Yvonne Vera from Zimbabwe

A line-up of Zimbabwean writers might begin with Doris Lessing, who grew up and began writing in colonial Rhodesia, and would include such authors as Charles Mungoshi, Dambudzo Marechera, Shimmer Chinodya and Tsitsi Dangarembga.

A ‘newer’ author whose prize-winning texts and remarkable stylistic innovations are now attracting attention is Yvonne Vera. Her work covers a wide range, though it could be said that her narratives function as acts of restitution to those whom society forgets, degrades or violates — especially its female victims.

Her work has a quality of visionary power; she adopts a prophetic voice that has the effect of disturbing settled habits of seeing and conventional ranking orders.
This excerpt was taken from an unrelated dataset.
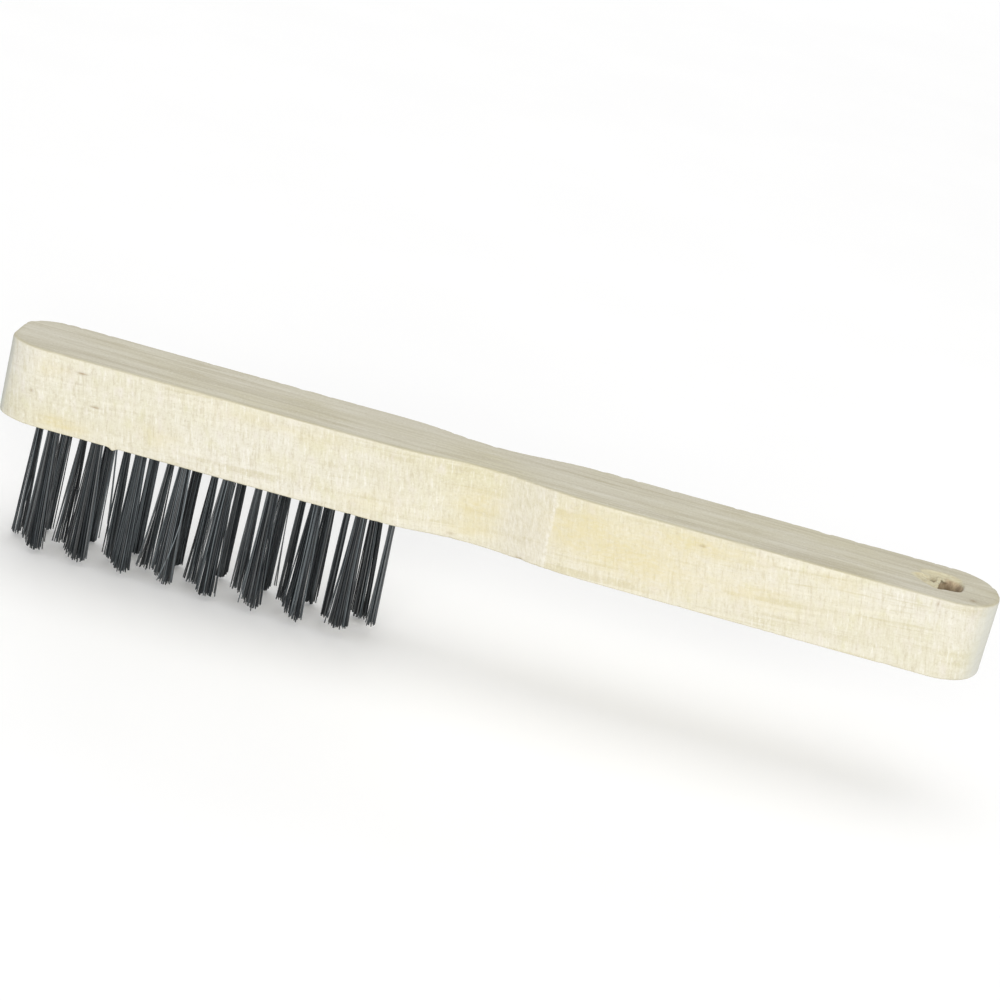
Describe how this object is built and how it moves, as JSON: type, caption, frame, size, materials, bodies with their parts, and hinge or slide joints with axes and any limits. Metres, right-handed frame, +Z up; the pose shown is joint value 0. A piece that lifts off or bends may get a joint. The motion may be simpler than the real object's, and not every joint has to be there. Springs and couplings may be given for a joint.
{
  "type": "wire brush",
  "caption": "Hand wire brush: a straight one-piece wooden block with a waisted neck and a hanging hole, and staggered rows of steel wire tufts under the head.",
  "frame": {"origin": "centre of the footprint, on the plane of the wire tips", "axes": "+X along the block from the head to the hanging hole, +Z up out of the back of the block, wires pointing down"},
  "size_m": [0.29, 0.0296, 0.062],
  "materials": {
    "wood": "bare sanded pale hardwood with open grain",
    "wire_steel": "dull dark blue-grey carbon steel wire",
    "anchor_steel": "bright flat steel wire"
  },
  "bodies": {
    "root": {"back_row_anchor_1": "anchor_steel", "back_row_anchor_2": "anchor_steel", "back_row_anchor_3": "anchor_steel", "back_row_anchor_4": "anchor_steel", "back_row_anchor_5": "anchor_steel", "back_row_anchor_6": "anchor_steel", "back_row_anchor_7": "anchor_steel", "back_row_anchor_8": "anchor_steel", "back_row_tuft_1": "wire_steel", "back_row_tuft_2": "wire_steel", "back_row_tuft_3": "wire_steel", "back_row_tuft_4": "wire_steel", "back_row_tuft_5": "wire_steel", "back_row_tuft_6": "wire_steel", "back_row_tuft_7": "wire_steel", "back_row_tuft_8": "wire_steel", "front_row_anchor_1": "anchor_steel", "front_row_anchor_2": "anchor_steel", "front_row_anchor_3": "anchor_steel", "front_row_anchor_4": "anchor_steel", "front_row_anchor_5": "anchor_steel", "front_row_anchor_6": "anchor_steel", "front_row_anchor_7": "anchor_steel", "front_row_anchor_8": "anchor_steel", "front_row_tuft_1": "wire_steel", "front_row_tuft_2": "wire_steel", "front_row_tuft_3": "wire_steel", "front_row_tuft_4": "wire_steel", "front_row_tuft_5": "wire_steel", "front_row_tuft_6": "wire_steel", "front_row_tuft_7": "wire_steel", "front_row_tuft_8": "wire_steel", "middle_row_anchor_1": "anchor_steel", "middle_row_anchor_2": "anchor_steel", "middle_row_anchor_3": "anchor_steel", "middle_row_anchor_4": "anchor_steel", "middle_row_anchor_5": "anchor_steel", "middle_row_anchor_6": "anchor_steel", "middle_row_anchor_7": "anchor_steel", "middle_row_anchor_8": "anchor_steel", "middle_row_anchor_9": "anchor_steel", "middle_row_tuft_1": "wire_steel", "middle_row_tuft_2": "wire_steel", "middle_row_tuft_3": "wire_steel", "middle_row_tuft_4": "wire_steel", "middle_row_tuft_5": "wire_steel", "middle_row_tuft_6": "wire_steel", "middle_row_tuft_7": "wire_steel", "middle_row_tuft_8": "wire_steel", "middle_row_tuft_9": "wire_steel", "wooden_body": "wood"}
  },
  "joints": []
}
Vera herself refers to her use of a ‘more suggestive language’.* She is quite aware of having earned the label of ‘taboo breaking’ for her writing, as a recent interview* attests.

The work at which I wish to look today, Under the Tongue, presents the reader with the issue of incest — its main character Zhizha, has been violated by her own father. This is made explicit only late in the novel (p105-110 ), in language that is somehow both harrowing and exalted — the latter, because the ‘holy indignation’ at the vileness of this shattering act is made so evident.

It might be said that Vera’s vision has a ‘maternal’ quality — as a small example I cite her description of new growth: ‘a yellow shoot of maize which has become a breath of fertile tenderness released kindly from the earth’ (19).

Highly socially conscious as she is, the images of infertility in the following description of township life emphasise the degradation that provides the context of the child’s rape: ‘Down on the ground where they stood, there was just the dry clay, the children throwing stones, running naked and splashing in the ditch water where the dead man had been found’ (p66).

The half-buried narrative in Under the Tongue has not only the purpose of exposing a horror whose existence most people prefer not to talk about, but of showing that voicing the agony is the only way a move can be made towards its transcendence. Not to do so is ‘to be conquered by a sorrow which has no name’ (p44).

The novel is not mainly about victimisation, but about healing — about Zhizha’s mother going to jail for killing her incestuous husband and about Zhizha’s wonderful grandmother who mothers her and preserves the memory of the mother who eventually returns to her. Both the dignity of silence and the powerful balm of speech are needed to address the horror. On the one hand, we are told that ‘under the tongue is a healing silence’ (p41) — on the other, that ‘a word does not rot unless it is carried in the mouth for too long, under the tongue’ (p110). Difficult as Vera’s work undoubtedly is, it is extending the boundaries of African writing.

*See the Hunter interview with Vera in Current Writing 10.1 (April 1998): 75-86.Brief quotation from p.84.

FOOTNOTE: According to a report in the Mail and Guardian (May 7-13, 1999; p.8), the Zimbabwean Supreme Court has recently ruled that ‘the nature of African society’ dictates that within the family context women ‘should never be considered adults ... but only as a junior male’.